The horse came out of the race with his right eye so swollen that he could barely open it the following morning. He also had multiple abrasions. Fortunately, none were deep enough to require stitches. Classic Empire had truly been beat up in the Kentucky Derby.
After recovering, Classic Empire was entered into the Preakness Stakes in an attempt to get the horse some redemption. Classic Empire broke well and was pressing Always Dreaming on top early on. The horses remained together until Classic Empire put Always Dreaming away on the far turn. He began to move away from the field, looking as if he would win it. But, just moments before the wire, a fast closing Cloud Computing put his head in front to win in an upset.
Classic Empire was pointed towards the Belmont Stakes and it was announced that he would go to Ashford Stud (Coolmore America) when he retired. On June 7th, an announcement was made that Classic Empire would be scratched from the Belmont due to his abscess returning.
He had several possible starts for the summer season, but each time another issue would come to the fore. The horse kept refusing to breeze because his back soreness continued to reappear. He was sent to Winding Oaks Farm so he could be monitored daily by his veterinarian. When Classic Empire failed to recover in time for a start in the Breeders Cup Classic, the decision was made to retire him.
Classic Empire shipped to Ashford Stud with a record of 9:5-1-1 and earnings of over $2.5 million. He began breeding in 2018 with a fee of $35,000. Mares in foal to him sold for up to $210,000. He now stands for $25,000 and his first foals are starting to appear at farms all across the United States.

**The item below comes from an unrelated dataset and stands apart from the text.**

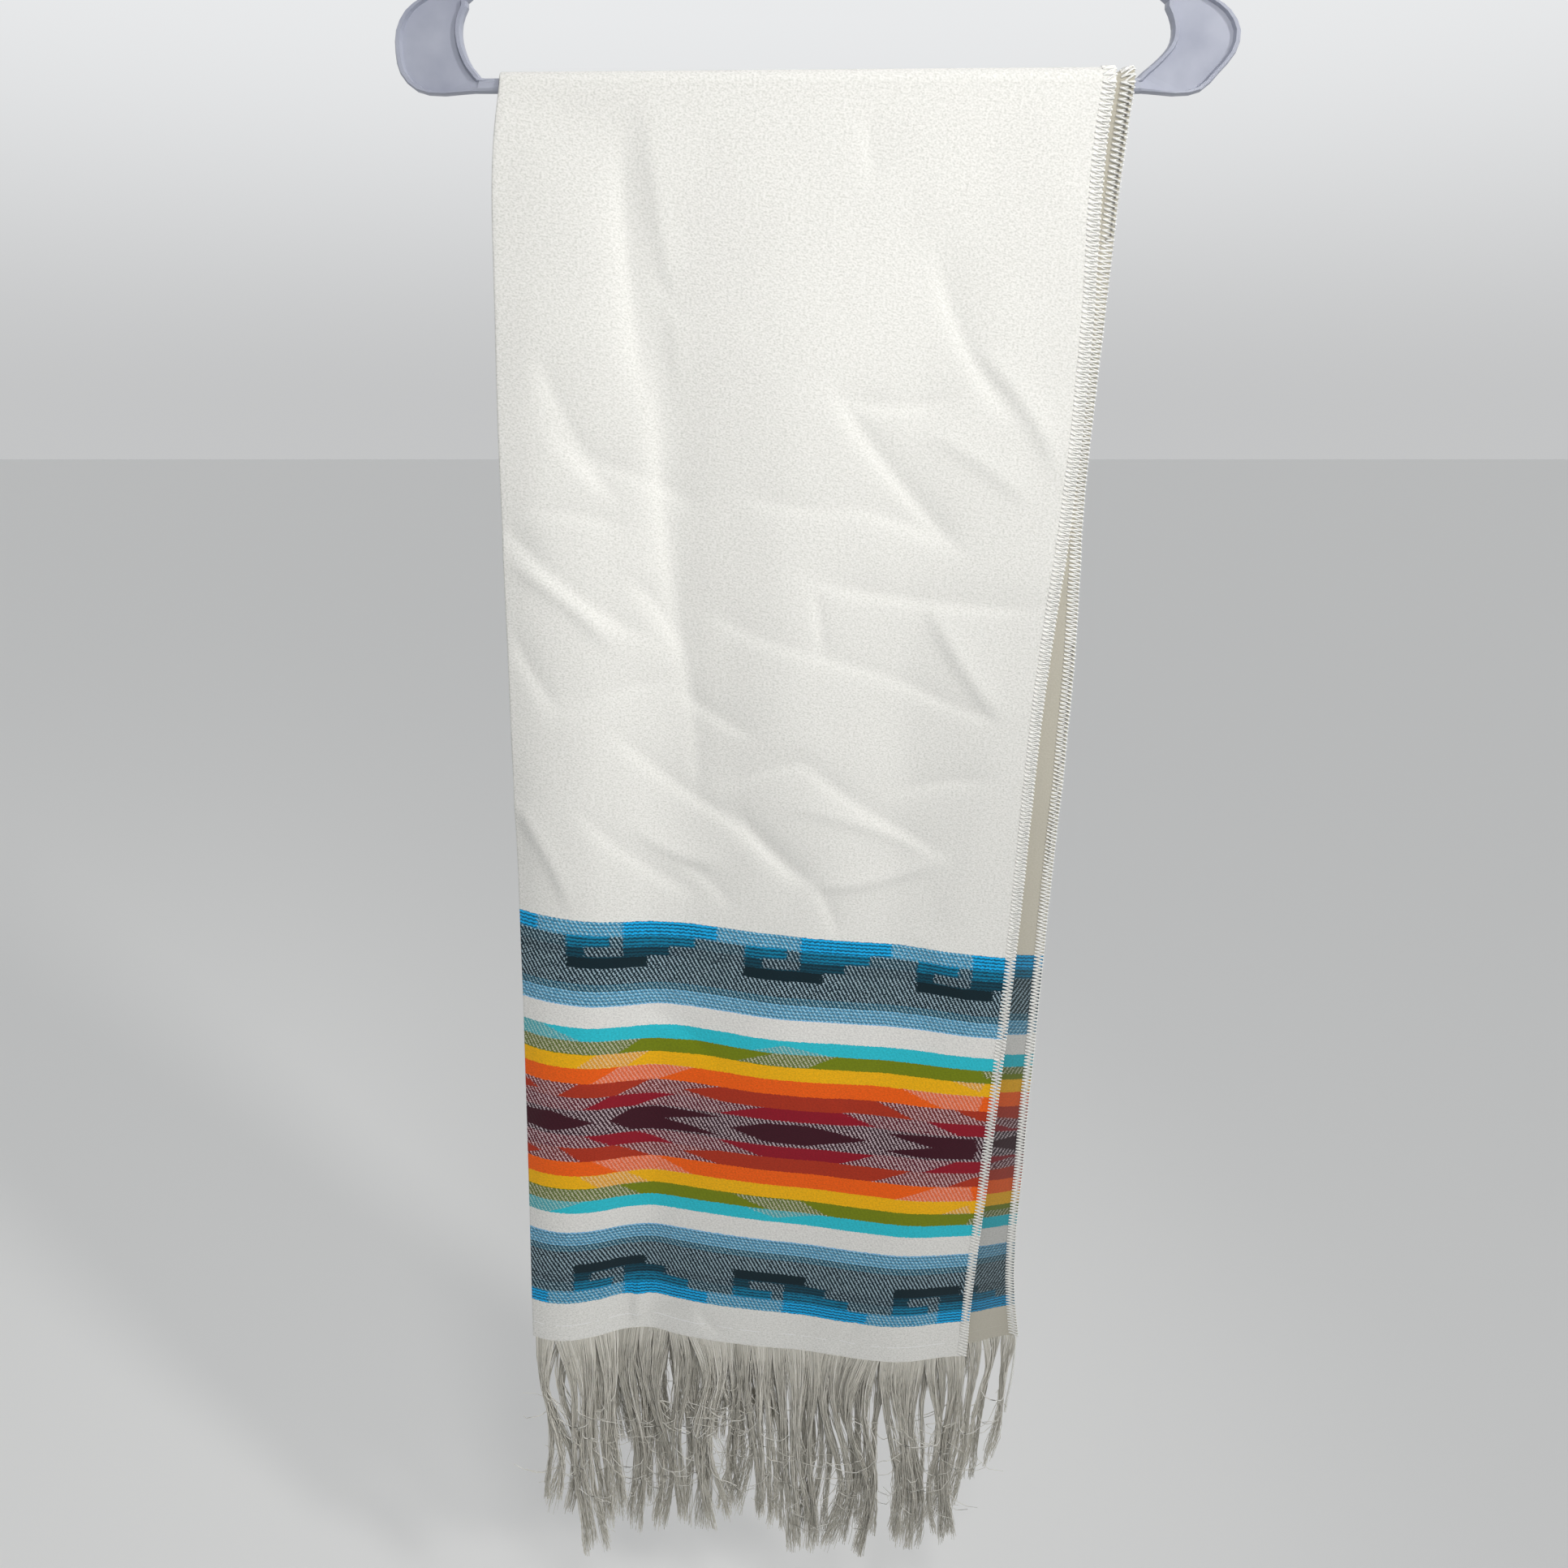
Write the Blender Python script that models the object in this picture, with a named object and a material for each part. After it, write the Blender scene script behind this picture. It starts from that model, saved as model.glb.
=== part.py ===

Classic Empire truly made a name for himself as a two-year old. Had his three-year old season not been plagued with injuries, there is no telling what he could have been capable of. Only time will tell if Classic Empire will be as good of a sire as he was a racehorse, but it is difficult not to fantasize of his offspring with roses draped across their backs at Churchill Downs on that first Saturday in May.